New York state’s financial watchdog accused Standard Chartered of hiding $250bn of transactions with the Iranian government, leaving “the US financial system vulnerable to terrorists, weapons dealers, drug kingpins and corrupt regimes”.
The UK-based bank’s shares fell more than 6 per cent after the New York state Department of Financial Services issued an order just before the London market closed, which included a threat to revoke the bank’s licence to operate in the state and called it a “rogue institution”.
Standard Chartered concealed from US authorities about 60,000 transactions for Iranian clients, amounting to about $250bn and generating “hundreds of millions of dollars” in fees for the bank.
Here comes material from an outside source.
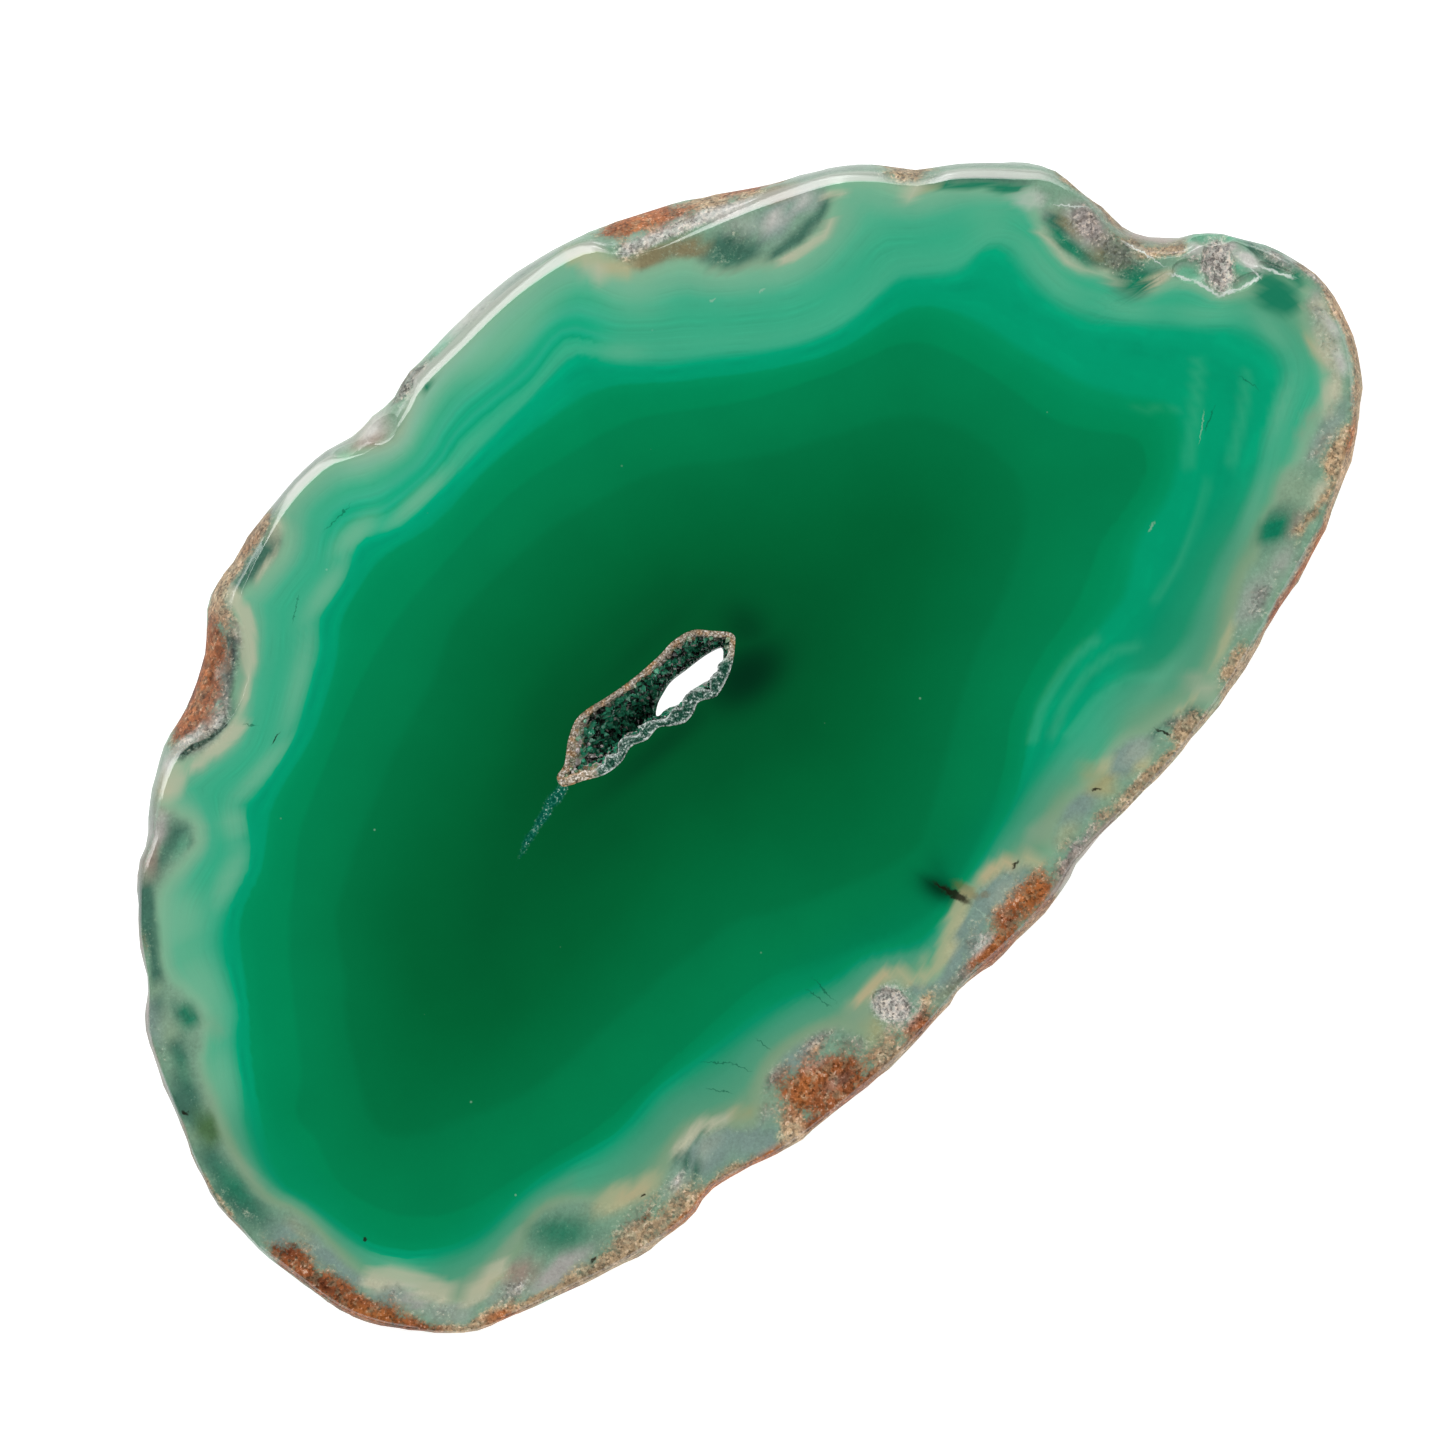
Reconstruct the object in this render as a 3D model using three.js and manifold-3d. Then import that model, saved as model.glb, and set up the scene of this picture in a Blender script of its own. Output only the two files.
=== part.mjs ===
// An agate slice: a thin slab sawn across a nodule and polished, with its natural rind round
// the edge, chips in that edge, and a small crystal-lined hollow that runs right through it.
// Millimetres. +X is the long way of the slice and +Z points out of its polished face.
import * as THREE from 'three';
import { mergeVertices } from 'three/addons/utils/BufferGeometryUtils.js';
import { ImprovedNoise } from 'three/addons/math/ImprovedNoise.js';
import Module from 'manifold-3d';

const wasm = await Module();
wasm.setup();

// Driving dimensions of the slice
const LENGTH = 130;
const WIDTH = 76;
const THICKNESS = 5.5;
const WIDEST_HEIGHT = 1.5;         // the level at which the rind stands out furthest
const UNDERCUT = 1.3;              // how far the back face stops short of that level, at most
const UNDERCUT_MIN = 0.4;          // and at least
const UNDERCUT_LOSS = 0.3;         // what each mm of wall above takes off the undercut
const EDGE_STEPS = 220;            // points round the rind
const SAME_POINT = 1e-3;           // points closer than this are one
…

Among the Iranian clients were the Central Bank of Iran and two state-owned institutions, Bank Saderat and Bank Melli.
The department, led by Benjamin Lawsky, superintendent of financial services, alleged that Standard Chartered had falsified records and evaded US sanctions. One Standard and Chartered director allegedly told a colleague: “You f---ing Americans. Who are you to tell us, the rest of the world, that we’re not going to deal with Iranians?”
In addition to the bank’s “systematic misconduct” with Iran, the Department said it had evidence that Standard Chartered appeared to have conducted “similar schemes” with Libya, Myanmar and Sudan.
Standard Chartered said: “As reported previously, the group is conducting a review of its historical US sanctions compliance and is discussing that review with US enforcement agencies and regulators. The group cannot predict when this review and these discussions will be completed or what the outcome will be.”
Standard Chartered is the second UK bank in two months to face blistering US criticism over allegations of lax controls in moving money. HSBC was last month accused by a US Senate investigation of violating anti-money laundering rules.
In the Standard Chartered case, the bank is accused of “wire stripping”, or removing codes that identify Iranian clients from money transfers.
In a strategy codenamed Project Gazelle, the bank attempted to increase “wallet share” of its relationships with Iranian companies. The regulator said the bank “apparently decided that regulatory compliance would impede any such business expansion”.
In 2004, after concern over its procedures, Standard Chartered was ordered to hire an independent consultant to review its compliance with reporting requirements. Deloitte & Touche was hired.
But the US regulator alleges that the consultant “unlawfully” gave Standard Chartered access to previous reviews it had performed for other banks and ultimately produced what a Deloitte consultant termed a “watered-down version”.
It said Deloitte & Touche “apparently aided” the bank in withholding information from regulators and the consultancy “intentionally omitted critical information in its ‘independent report’ to regulators”.
Deloitte did not immediately respond to a request for comment.
The regulator has instructed the bank to appear at a hearing next Monday to “explain these apparent violations of law and to demonstrate why [its] licence to operate in the State of New York should not be revoked”.
US authorities have been probing the practice of “wire stripping” for several years, with the US Treasury, successive Manhattan district attorneys and the Department of Justice investigating the actions of several banks.